¿Por qué los limeños, y buena parte de los peruanos, están dispuestos a elegir a candidatos comprometidos en actos de corrupción? ¿Por qué hay un 49% de limeños que votará por Luis Castañeda aunque está convencido de que les va a robar? ¿Por qué en Áncash va primero en las encuestas un impresentable candidato condenado por corrupción en la época del fujimontesinismo, que hoy planea regalar 500 soles a cada elector? ¿Por qué Gregorio Santos ganará en Cajamarca?

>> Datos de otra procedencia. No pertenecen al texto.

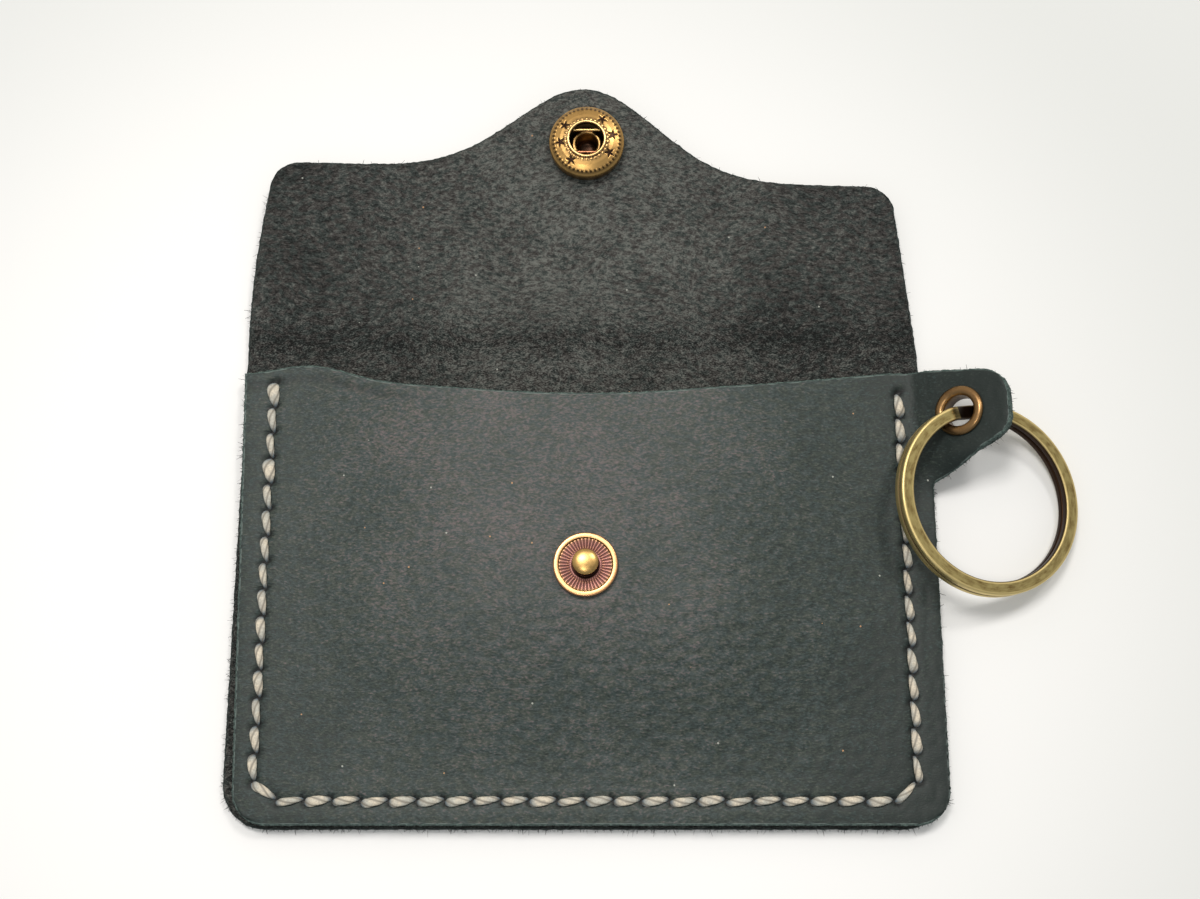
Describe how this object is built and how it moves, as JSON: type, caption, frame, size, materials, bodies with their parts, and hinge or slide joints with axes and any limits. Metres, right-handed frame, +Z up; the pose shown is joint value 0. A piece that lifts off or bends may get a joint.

No hay una respuesta fácil para estas preguntas. El fenómeno de la tolerancia con la corrupción no es nuevo y no solo se refleja en las elecciones que se realizarán el domingo 5 de octubre, sino que se hizo evidente cuando Alan García salió elegido por segunda vez presidente del Perú, a pesar de haber encabezado uno de los gobiernos más corruptos de nuestra historia. Parece que ya nos hemos olvidado, pero Alan García, en el 2006, pedía una oportunidad para reivindicarse del desastre de su primer gobierno, con el mismo desparpajo con el que hoy Luis Castañeda intenta zafarse de la responsabilidad de Comunicore alegando que la justicia no lo encuentra responsable de una operación fraudulenta y escandalosa por la que están procesados buena parte de sus colaboradores más cercanos en la Municipalidad de Lima. Si analizamos el comportamiento del candidato García de entonces y el candidato Castañeda de hoy, estamos frente a un tipo de político que no solo no asume ninguna responsabilidad frente a los hechos que (con justicia o no) se le imputan, sino que le da lo mismo el daño moral que se hace a la sociedad cuando se pasan por agua tibia escándalos, robos, trafas y enriquecimientos ilícitos evidentes. Actúan como si no fuera su responsabilidad haber trabajado con funcionarios elegidos por ellos que terminaron robando, y, lo que es peor, están dispuestos a cargar con el sambenito de “roba pero hace obra” siempre y cuando eso no les reste votos.
Y ahí está, creo, la pregunta que debemos hacernos como ciudadanos que están ad portas de elegir nuevas autoridades: ¿por qué estamos dispuestos a seguir eligiendo autoridades que se sienten tan cómodas con la imagen que proyectan de corruptos y ladrones? ¿Por qué les permitimos a nuestros políticos pasearse como los capos de la mafia a los que todos les conocen sus crímenes pero nadie se atreve siquiera a tocarlos? Luis Castañeda hoy probablemente salga elegido con un altísimo porcentaje de votos de quienes lo consideran deshonesto y, al igual que el Alan García del 2006 (y probablemente el Alan García del 2016), no tiene ningún empacho en verse beneficiado en las urnas por ese elector desesperanzado que ya se resignó a que le roben.
Sí, pues, tenemos un electorado deprimido que siente que no tiene opciones y que, como todos le parecen unos ladrones, vota por el ladrón más eficiente. Y eso es triste. Pero mucho más dramático es esa tranquilidad con la que los políticos reciben ese voto desmoralizado. Esa comodidad con la que están dispuestos a ser elegidos por quienes los consideran unos corruptos. Ese cinismo con el que encaran una realidad espeluznante que lejos de intentar cambiarla, la afrontan con un comodísimo: “Sí, pues, choro soy... y no me compadezcan. Eso sí voten por mí”.